Both the line containing "# Every piece" and the line containing "imported = [obj" are to be reproduced exactly, along with every line between them, and nothing more.

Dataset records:
-------------------------

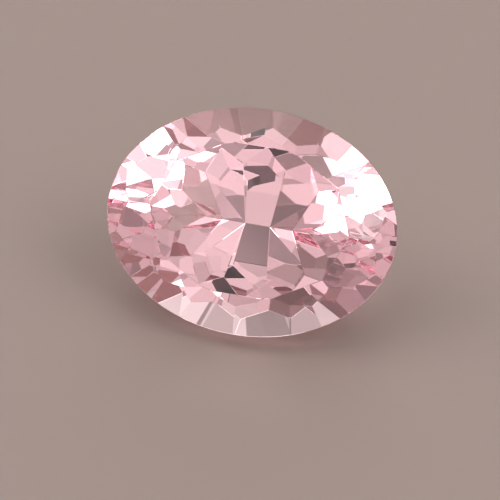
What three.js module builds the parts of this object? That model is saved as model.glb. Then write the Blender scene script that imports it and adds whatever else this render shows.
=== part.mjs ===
// A cut and polished oval gemstone, lying loose on a level surface.
// It leans on one flat facet of its pavilion, so the table looks up and to the front.
// Millimetres, +Z up, +X along the stone, origin at the bottom centre of its bounding box.
import * as THREE from 'three';

// Driving dimensions, measured at the girdle, the widest rim of the stone.
const LENGTH = 18.0;
const WIDTH = 14.0;
const GIRDLE_THICKNESS = 0.35;
const GIRDLE_FLATS = 72;
const TABLE_HEIGHT = 1.97;

// Tiers of facets round the stone. A slope is the angle between a facet and the girdle
// plane, in degrees. A reach is how far out the facet's plane crosses the level that its
// tier is cut from, as a share of the girdle's outline. A turn is the place of the first
// facet, in facet widths from the +X end.
const CROWN_TIERS = [
  { facets: 10, turn: 0, slope: 40.9, reach: 1.0 },
  { facets: 20, turn: 0.5, slope: 41.8, reach: 1.0 },
];
const STAR_TIER = { facets: 10, turn: 0.5, slope: 30.2, reach: 0.66 };
const PAVILION_TIERS = [
  { facets: 16, turn: 0.5, slope: 61.2, reach: 1.0 },
  { facets: 16, turn: 0.5, slope: 47.1, reach: 1.023 },
  { facets: 16, turn: 0, slope: 41.5, reach: 1.116 },
];

// The stone leans on this facet of the last pavilion tier, counted from the +X end: the
// one in the middle of its long side.
const RESTING_FACET = 12;

// The rounding that arithmetic leaves, in mm. A point this close to a plane is on it.
const ROUNDING = 1e-6;
const ON_PLANE = 20 * ROUNDING;
const SAME_CORNER = 10 * ROUNDING;

const radians = THREE.MathUtils.degToRad;

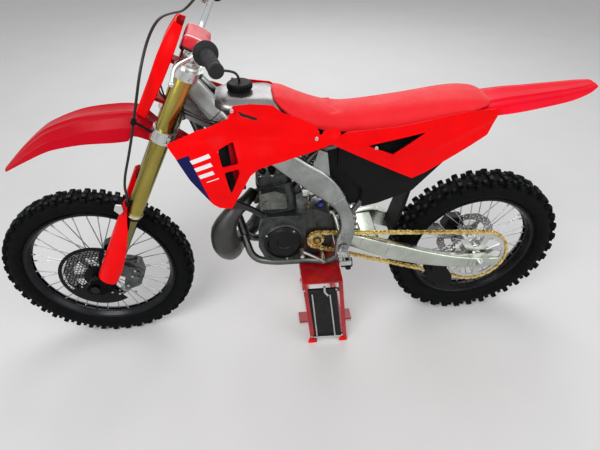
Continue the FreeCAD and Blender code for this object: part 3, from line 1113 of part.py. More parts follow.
# Bar pad, grips and levers
pad_body = shaped("bar_pad_solid", prism([(-60, 950, 12), (18, 950, 12), (18, 994, 16), (-60, 994, 16)], -70, 70), STEER)
keep(less("bar_pad", pad_body, [bar_node, NODES[[n.Label for n in NODES].index("upper_clamp")]]), "bar_pad")
bar_pad = NODES[-1]
grip_parts, lever_parts = [], []
for side in (-1, 1):
    outer_point = Vector(bar_tip[0], side * bar_tip[1], bar_tip[2])
    inner_point = Vector(BAR_BEND[0], side * BAR_BEND[1], BAR_BEND[2])
    along = (inner_point - outer_point).normalize()
    place = STEER.multiply(Placement(outer_point, Rotation(UP, along)))
    grip_parts.append(turned("grip_%d" % (side > 0), [
        (0, -6), (S.grip_radius + 1, -6), (S.grip_radius + 1, 0), (S.grip_radius, 4), (S.grip_radius, S.grip_length - 8),
        (S.grip_flange_radius, S.grip_length - 4), (S.grip_flange_radius, S.grip_length),
        (S.bar_radius + S.seat_gap, S.grip_length), (S.bar_radius + S.seat_gap, -S.seat_gap), (0, -S.seat_gap)], place))
    perch_at = outer_point + along * (S.grip_length + 16)
    perch = cylinder(perch_at, perch_at + along * 24, S.bar_radius + 6)
    pivot = perch_at + along * 12 + Vector(-20, 0, -34)
    perch = perch.fuse(cylinder(perch_at + along * 12, pivot, 9))
    blade = tube([tuple(pivot), tuple(outer_point + along * 84 + Vector(-62, 0, -52)),
                  tuple(outer_point + along * 10 + Vector(-72, 0, -70))], 5)
    perch = perch.fuse(Part.makeSphere(7, outer_point + along * 10 + Vector(-72, 0, -70)))
    perch = perch.fuse(blade)
    if side > 0:
        reservoir = cylinder(perch_at + along * 30 + Vector(-30, 0, -2), perch_at + along * 30 + Vector(-30, 0, 30), 17)
        perch = perch.fuse(reservoir).fuse(cylinder(pivot, perch_at + along * 30 + Vector(-30, 0, 6), 8))
    lever_parts.append(shaped("hand_lever_%d" % (side > 0), perch, STEER))
keep(joined("grips", grip_parts), "grips")
keep(less("hand_levers", joined("hand_levers_solid", lever_parts), [bar_node]), "hand_levers")
hand_levers = NODES[-1]

# Front brake: caliper behind the left leg and the pierced disc guard beside the disc
front_block = shaped("front_caliper_block", prism(
    [(6, 128, 8), (60, 138, 8), (92, 84, 10), (90, 26, 8), (48, -20, 8), (34, 20, 6), (26, 70, 6), (8, 96, 4)], -77, -36), STEER)
front_slot = rod("front_caliper_slot", Vector(-S.axle_offset, -S.disc_offset - slot_half, 0),
                 Vector(-S.axle_offset, -S.disc_offset + slot_half, 0), "$front_disc_radius + 5", STEER)
caliper_ear = shaped("front_caliper_ear", prism([(0, 70, 0), (30, 70, 0), (30, 120, 0), (0, 120, 0)], -96, -66), STEER)
keep(less("front_caliper", joined("front_caliper_solid", [front_block, caliper_ear]), [front_slot, fork_sliders]), "front_caliper")
front_caliper = NODES[-1]
guard_radius = S.front_disc_radius + 17
guard_points = [(0, 0)]
for step in range(0, 13):
    angle = math.radians(96 + step * (328 - 96) / 12)
    guard_points.append((guard_radius * math.cos(angle), guard_radius * math.sin(angle)))
disc_guard = new_body("disc_guard_panel", STEER.multiply(Placement(Vector(-S.axle_offset, -S.disc_offset - 10, 0), Rotation())))
guard_sketch = sketch(disc_guard, "disc_guard_outline", "XZ_Plane", polygon(guard_points))
pad(disc_guard, guard_sketch, "$panel_thickness", "disc_guard_plate", midplane=False)
guard_window = sketch(disc_guard, "disc_guard_window", "XZ_Plane", polygon([(-130, -7), (-52, -4), (-52, 4), (-130, 7)]))
window_cut = disc_guard.newObject("PartDesign::Pocket", "disc_guard_slot")
window_cut.Profile = guard_window
window_cut.Type = 1
window_cut.Midplane = True
window_fan = disc_guard.newObject("PartDesign::PolarPattern", "disc_guard_slots")
window_fan.Originals = [window_cut]
window_fan.Axis = (guard_window, ["N_Axis"])
window_fan.Angle = 130
window_fan.Occurrences = 8
disc_guard.Tip = window_fan
guard_stay = shaped("disc_guard_stay", prism([(-70, 20), (-44, 20), (-34, 80), (-56, 84)], -lug_inner, -S.disc_offset - 10), STEER)
guard_room = rod("disc_guard_room", Vector(-S.axle_offset, -100, 0), Vector(-S.axle_offset, -40, 0),
                 "$front_axle_radius + 5 + $seat_gap", STEER)
keep(less("disc_guard", joined("disc_guard_solid", [disc_guard, guard_stay]), [guard_room, fork_sliders, front_caliper]),
     "disc_guard")

# Hoses and cables
BRAKE_HOSE = [(-44, 225.4, 1050), (-52, 196, 1040), (-76, 150, 985), (-108, 80, 985), (-134, 6, 980), (-142, -56, 938),
              (-134, -112, 868), (-118, -130, 780), (-96, -134, 640), (-82, -132, 500), (-50, -121.3, 440), (-50, -121.3, 330), (-34, -134.5, 240), (-4, -130.6, 190), (28, -108, 176), (42, -62, 168),
              (42, -60, 139)]
keep(shaped("brake_hose", tube(BRAKE_HOSE, S.hose_radius), STEER), "brake_hose")
brake_hose = NODES[-1]

# Every piece is whole before any file is written
os.makedirs("parts", exist_ok=True)
doc.recompute()
for item in doc.Objects:
    if {"Invalid", "Error"} & set(item.State):
        raise RuntimeError("%s is %s" % (item.Label, item.State))
labels = [item.Label for item in NODES]
if len(labels) != len(set(labels)):
    raise RuntimeError("two sub-parts share a label")
for item in NODES:
    if item.Shape.isNull() or not item.Shape.isValid() or not item.Shape.Solids:
        raise RuntimeError("%s has no valid shape" % item.Label)
for item in NODES:
    item.Shape.exportStep("parts/%s.step" % item.Label)
print("wrote", len(NODES), "sub-parts")
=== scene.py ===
"""Looks for a motocross motorcycle held upright on a lift stand.

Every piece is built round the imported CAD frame, in metres, in the CAD's own frame:
+X runs to the rear wheel, +Y to the rider's right, +Z up, and the ground is at Z 0.
Tables of sizes are in millimetres, as in the part's source, and MM turns them into metres.
"""

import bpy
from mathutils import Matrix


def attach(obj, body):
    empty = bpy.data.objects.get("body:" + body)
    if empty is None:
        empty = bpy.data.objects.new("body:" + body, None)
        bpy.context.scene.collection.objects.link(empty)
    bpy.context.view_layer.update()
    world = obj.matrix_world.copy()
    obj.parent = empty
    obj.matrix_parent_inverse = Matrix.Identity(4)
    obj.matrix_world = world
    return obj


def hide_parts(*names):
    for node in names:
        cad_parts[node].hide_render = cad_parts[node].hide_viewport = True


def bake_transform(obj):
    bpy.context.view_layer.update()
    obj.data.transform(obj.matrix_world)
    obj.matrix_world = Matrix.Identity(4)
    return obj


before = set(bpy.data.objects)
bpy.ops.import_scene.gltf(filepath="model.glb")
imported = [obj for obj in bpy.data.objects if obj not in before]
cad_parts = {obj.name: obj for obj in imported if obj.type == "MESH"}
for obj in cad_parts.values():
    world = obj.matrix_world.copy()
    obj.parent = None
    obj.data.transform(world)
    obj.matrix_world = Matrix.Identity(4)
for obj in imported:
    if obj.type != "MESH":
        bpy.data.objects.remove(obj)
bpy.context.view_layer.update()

import math

import bmesh
import bpy
import numpy as np
from mathutils import Matrix, Vector
from mathutils.geometry import delaunay_2d_cdt

bl_info = {
    "name": "Motocross motorcycle on a lift stand",
    "version": (1, 0, 0),
    "blender": (4, 5, 0),
    "location": "3D View > Sidebar > Dirt Bike",
    "description": "Builds the dressed motorcycle round its packed CAD frame",
    "category": "Object",
}

MM = 0.001
TURN = 2 * math.pi

# Places and sizes that several pieces share, millimetres in the bike's own frame
FRONT_AXLE = (-735, 0, 348)
REAR_AXLE = (743, 0, 340)
COUNTERSHAFT = (93, 0, 479)
STEER_FOOT = (-684.258, 0, 322.034)
CASTER = math.radians(27.1)
LEG_BACK = -22
LEG_SPREAD = 102
CHAIN_LINE = 74
CHAIN_PITCH, FRONT_TEETH, REAR_TEETH = 15.875, 13, 49
FRONT_RADIUS, REAR_RADIUS = 348, 340
FRONT_RIM, REAR_RIM, RIM_DEPTH = 276, 252, 23
CYLINDER_LEAN = math.radians(8)
LEFT = (0, -1, 0)

# Camera: where it stands and how it points, radians
CAMERA_PLACE = (-0.1042, -1.3817, 1.6284)
CAMERA_YAW, CAMERA_PITCH, CAMERA_ROLL = 0.1014, 0.6852, 0.0035
CAMERA_LENS, CAMERA_SENSOR = 28.04, 36.0


# Shapes

class Shape:
    """Points of a piece in the bike's own frame, in metres, and its faces as arrays of point numbers."""

    def __init__(self, points, faces):
        self.points = np.asarray(points, float).reshape(-1, 3)
        self.faces = [np.asarray(block, int) for block in faces]

    def moved(self, turn=None, shift=(0, 0, 0)):
        points = self.points if turn is None else self.points @ np.asarray(turn, float).T
        return Shape(points + np.asarray(shift, float), self.faces)

    def flipped(self):
        return Shape(self.points, [block[:, ::-1] for block in self.faces])

    def mirrored(self):
        """The same shape on the other side of the bike, its faces turned to point outwards again."""
        return Shape(self.points * (1, -1, 1), self.flipped().faces)

    def both(self):
        return together([self, self.mirrored()])

    def leaned(self):
        """A shape that is set out in the steering frame, in its place on the bike."""
        return Shape(steered(self.points / MM), self.faces)


def mm(points):
    """Points in millimetres as an array in metres."""
    return np.asarray(points, float) * MM


def polar(angles):
    """Cosine and sine of each angle, as pairs."""
    return np.stack([np.cos(angles), np.sin(angles)], -1)


def squared(angles, share):
    """The same pairs drawn towards a square's corners: each keeps its sign and is raised to the share."""
    pairs = polar(angles)
    return np.sign(pairs) * np.abs(pairs) ** share


def upright(flat, y):
    """Points of the side view as points of space, all at one distance to the rider's right."""
    return np.stack([flat[..., 0], np.broadcast_to(y, flat.shape[:-1]), flat[..., 1]], -1)


def hump(distance, width):
    """1 at no distance, falling off on both sides as a bell curve of the width."""
    return np.exp(-(distance / width) ** 2)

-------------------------

Solution to this problem:
# Every piece is whole before any file is written
os.makedirs("parts", exist_ok=True)
doc.recompute()
for item in doc.Objects:
    if {"Invalid", "Error"} & set(item.State):
        raise RuntimeError("%s is %s" % (item.Label, item.State))
labels = [item.Label for item in NODES]
if len(labels) != len(set(labels)):
    raise RuntimeError("two sub-parts share a label")
for item in NODES:
    if item.Shape.isNull() or not item.Shape.isValid() or not item.Shape.Solids:
        raise RuntimeError("%s has no valid shape" % item.Label)
for item in NODES:
    item.Shape.exportStep("parts/%s.step" % item.Label)
print("wrote", len(NODES), "sub-parts")
=== scene.py ===
"""Looks for a motocross motorcycle held upright on a lift stand.

Every piece is built round the imported CAD frame, in metres, in the CAD's own frame:
+X runs to the rear wheel, +Y to the rider's right, +Z up, and the ground is at Z 0.
Tables of sizes are in millimetres, as in the part's source, and MM turns them into metres.
"""

import bpy
from mathutils import Matrix


def attach(obj, body):
    empty = bpy.data.objects.get("body:" + body)
    if empty is None:
        empty = bpy.data.objects.new("body:" + body, None)
        bpy.context.scene.collection.objects.link(empty)
    bpy.context.view_layer.update()
    world = obj.matrix_world.copy()
    obj.parent = empty
    obj.matrix_parent_inverse = Matrix.Identity(4)
    obj.matrix_world = world
    return obj


def hide_parts(*names):
    for node in names:
        cad_parts[node].hide_render = cad_parts[node].hide_viewport = True


def bake_transform(obj):
    bpy.context.view_layer.update()
    obj.data.transform(obj.matrix_world)
    obj.matrix_world = Matrix.Identity(4)
    return obj


before = set(bpy.data.objects)
bpy.ops.import_scene.gltf(filepath="model.glb")
imported = [obj for obj in bpy.data.objects if obj not in before]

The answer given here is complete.